4: Chronically Unstable Bodies

The Wari’ people are a indigenous Amazonian group with a complex understanding of our concepts of body, soul, and humanity. The Wari’ see these concepts as fluid, rather than stagnant. Additionally, these concepts are applied more broadly to living and non-living things rather than being restricted to humans or even living things. Aparecida Vilaça’s study of this rich culture makes an attempt to translate the Wari’ ideology in terms of our own understood constructs of body, soul, and humanity. These Chronically Unstable Bodies possess a possessive kwere which is used to describe the Wari’ concept of body. Much of the Wari’ understanding relates back to this concept of kwere. In fact, even reproduction is understood as reconstruction of the body rather than creation. Other concepts like humanity are seen as a condition, rather than an identity. Such a condition (wari’) is applied to a diversity of beings.
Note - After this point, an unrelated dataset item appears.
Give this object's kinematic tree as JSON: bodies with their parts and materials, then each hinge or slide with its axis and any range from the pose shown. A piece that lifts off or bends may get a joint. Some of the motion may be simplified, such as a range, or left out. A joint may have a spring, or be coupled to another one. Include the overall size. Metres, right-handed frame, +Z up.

This condition is based on geographic proximity, so all beings within proximity to the Wari’ are considered to be a member of the wari’ identityIn their understanding of what we would refer to as the soul, the jam is a source of instability within a being. Jam can be lost by being, such as spider monkeys, and beings seen as healthy and active are without jam. Vilaça recognizes that there is a rich culture in the Wari’ understanding of life and one’s self. This community is an example of a nature-dominated culture in which the Wari’ believe their central livelihood is dominated by these chronically unstable bodies.
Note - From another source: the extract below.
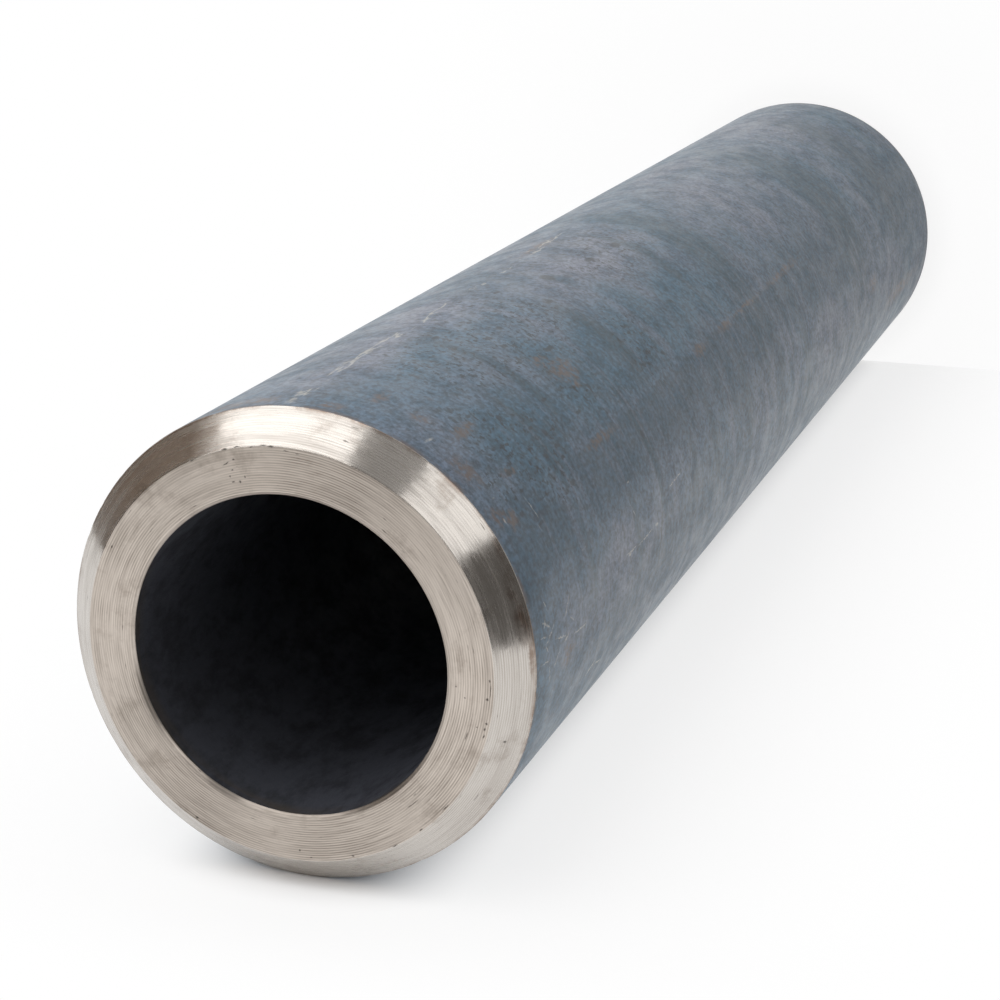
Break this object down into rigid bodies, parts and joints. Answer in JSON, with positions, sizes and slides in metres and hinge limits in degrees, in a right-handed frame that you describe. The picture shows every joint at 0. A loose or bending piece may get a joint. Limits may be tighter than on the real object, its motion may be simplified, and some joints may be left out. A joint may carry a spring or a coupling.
{
  "type": "seamless steel pipe",
  "caption": "Straight thick-walled steel pipe with a through bore, faced end faces, a wide outer bevel and a deburred bore at each end, and dark mill scale outside.",
  "frame": {"origin": "centre of the lower end face, on the pipe's axis", "axes": "+Z along the pipe's axis, from the lower end face to the upper one; X and Y are any two directions square to it"},
  "size_m": [0.076, 0.076, 0.378],
  "materials": {
    "steel": "satin blue-grey mill scale outside and in the bore, bare turned metal on the end faces, bevels and chamfers"
  },
  "bodies": {
    "root": {"pipe": "steel"}
  },
  "joints": []
}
3: Gender and the Environment

Do different genders relate to nature differently? Dianne Rocheleau claims that there are in fact, real differences in the way women relate to their environment. In fact, there is even a diversity in the different types of understandings on this topic. Rocheleau’s article analyzes the similarities and differences in the ecofeminist, feminist environmentalist, socialist feminist, feminist poststructuralist, and environmentalist perspectives. The author’s research into the intricate ideologies led to several common themes throughout different perspectives. First, the types of roles that women typically occupy lead them to have a different experience relating to and observing nature. Second, women are more likely to be invested in domestic interests, rather than commercial. Third, the institution of environmentalism and feminism are most commonly studied by plain observation rather than precise scientific tools. Fourth, several ideologies call for a holistic integration of the management of the environment and human health as many often recognize that these two directly correlate with each other. Fifth, most women’s environmental movements are somewhat based in Sandra Harding’s elements of the feminist critique. Rocheleau establishes a new perspective based on these common identities: feminist political ecology. The intersection of culture/nature is different for everyone and to assume that there is only one type of relationship between these two concepts diminishes the experiences of others which should instead, be valued.
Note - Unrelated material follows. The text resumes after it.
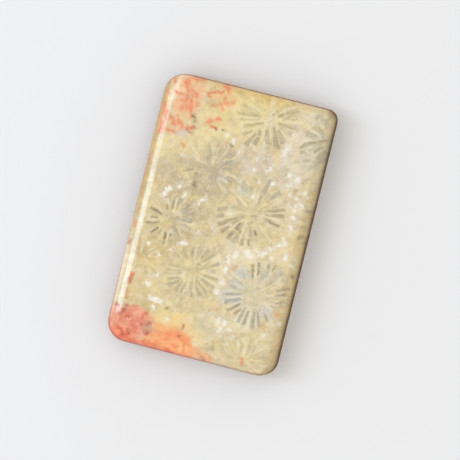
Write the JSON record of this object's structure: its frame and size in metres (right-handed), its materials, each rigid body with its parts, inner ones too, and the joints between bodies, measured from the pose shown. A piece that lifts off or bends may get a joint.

2: The Benefit of the Commons

Hardin’s famous Tragedy of the Commons ideology is widely accepted doctrine among environmentalists. Private access to natural resources leads to an optimal outcome for some but a negative outcome for others. Open access to natural resources leads to suboptimal outcomes for all, but this form of access can be environmentally unsustainable. Berkes (et al) argues that in some circumstances, community-based control policies provide sustainable regulation of natural resources. Berkes highlights several specific case studies to support his claim. The beaver population in James Bay, Canada was on the brink of extinction but conservation efforts and new community-regulated control institutions led to a resurgence of the population. Lobster harvesting in Maine has been proven to be more bountiful if territories are established and there is no competition for specific areas. In New York’s Bright region, a co-op approach to fishing leads to more equitable and reliable fish supply. Fisherman have to meet quotas and entry prices are high to satisfy a sustainable supply-demand equilibrium. In Thailand and elsewhere in East Asia, the nationalization of forests has led unsuccessful control efforts. Often, by nationalizing acccess to resources, it ends up being pseudo-controlled and more akin to open access. Efforts in Thailand to manage the forests at a national level instead of localized, community control led to a degradation of the resource. In summary, Berkes argument goes against Hardin’s convention. Commons access is an important discussion and localized, community-access control is a sustainable cultural institution to manage natural resources.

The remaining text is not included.